Queries can filter on partition columns:

SELECT * FROM events WHERE region = 'us' AND year = '2024';

Multiple Shares from One Server

Load different datasets from multiple shares on the same server:

datasets:
- from: smb://fileserver/sales/
name: sales
params:
file_format: parquet
smb_user: ${secrets:smb_user}
smb_pass: ${secrets:smb_pass}

- from: smb://fileserver/inventory/
name: inventory
params:
file_format: csv
smb_user: ${secrets:smb_user}
smb_pass: ${secrets:smb_pass}

Accelerated Dataset

Enable local acceleration for faster repeated queries:

datasets:
- from: smb://archive.corp.local/historical/
name: historical_data
params:
file_format: parquet
smb_user: ${secrets:smb_user}
smb_pass: ${secrets:smb_pass}
acceleration:
enabled: true
refresh_check_interval: 1h

Secrets

Spice integrates with multiple secret stores for secure credential management.
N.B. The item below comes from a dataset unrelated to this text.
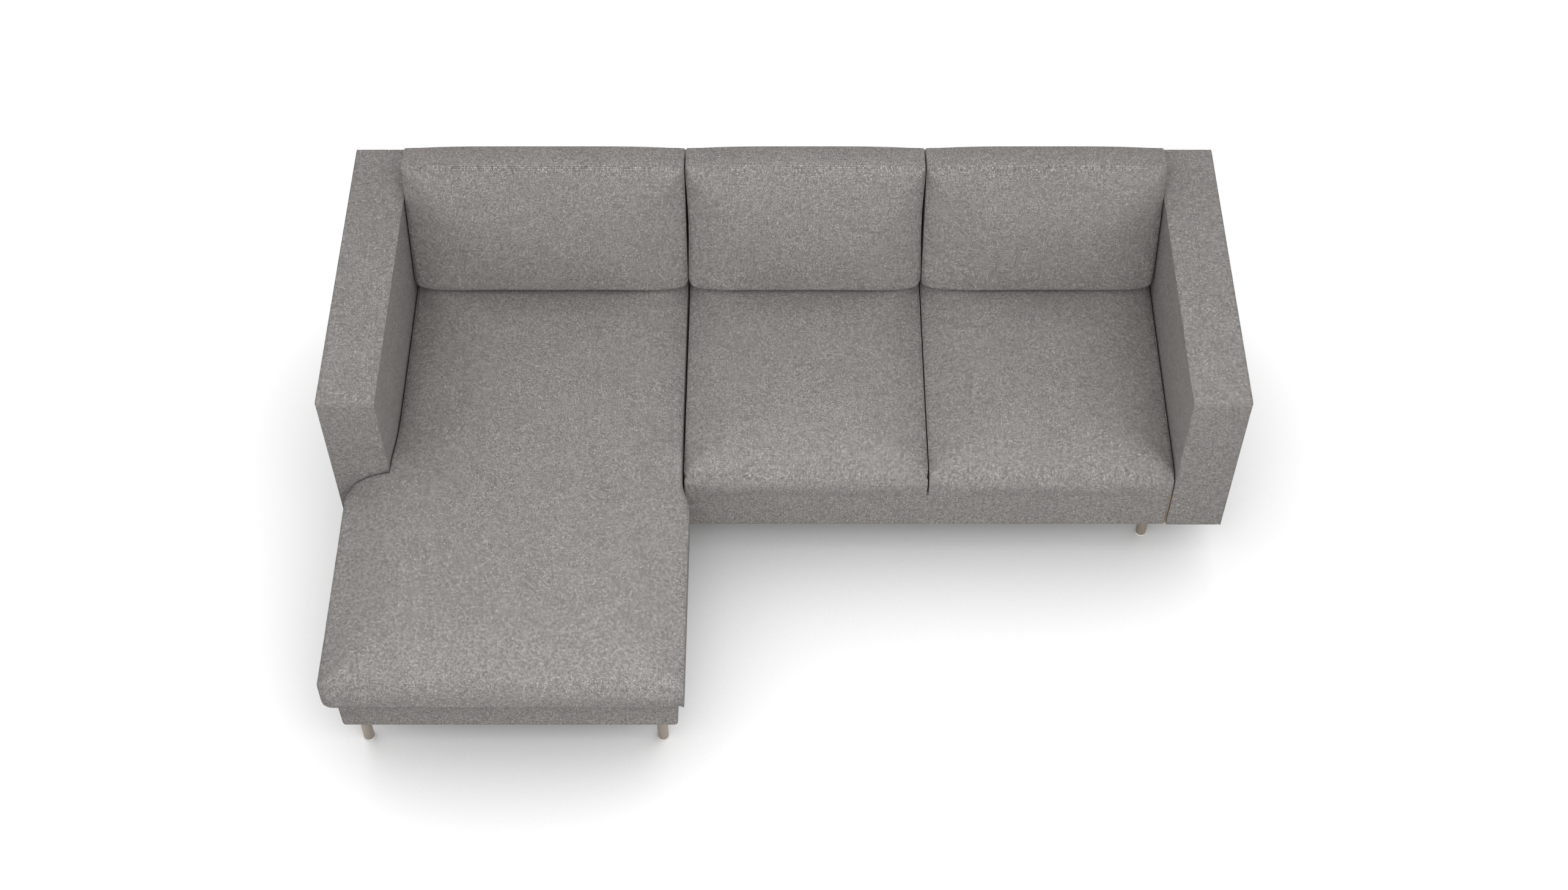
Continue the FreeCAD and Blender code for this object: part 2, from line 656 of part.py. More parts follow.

Store SMB credentials in a secret store and reference them using the ${secrets:key} syntax.

datasets:
- from: smb://fileserver/data/
name: secure_data
params:
file_format: parquet
smb_user: ${secrets:smb_username}
smb_pass: ${secrets:smb_password}

For detailed information, refer to the secret stores documentation.

Troubleshooting

Connection Timeouts

If connections frequently timeout, increase the client_timeout value:

params:
client_timeout: 120s

Authentication Failures

Common causes of authentication failures:

  • Domain not specified: For domain-joined servers, include the domain: DOMAIN\username
  • Incorrect credentials: Verify username and password are correctly stored in your secret store
  • Permission denied: Ensure the user has read access to the share and files

Share Access Errors

If you receive "share not found" errors:

  • Verify the share name is correct (share names are case-insensitive on Windows)
  • Ensure the share exists and is accessible from the network where Spice is running
  • Check firewall rules: SMB uses TCP port 445

File Format Errors

When connecting to a directory, ensure file_format is specified and matches the actual file types in the directory. Spice expects all files in a directory to have the same format.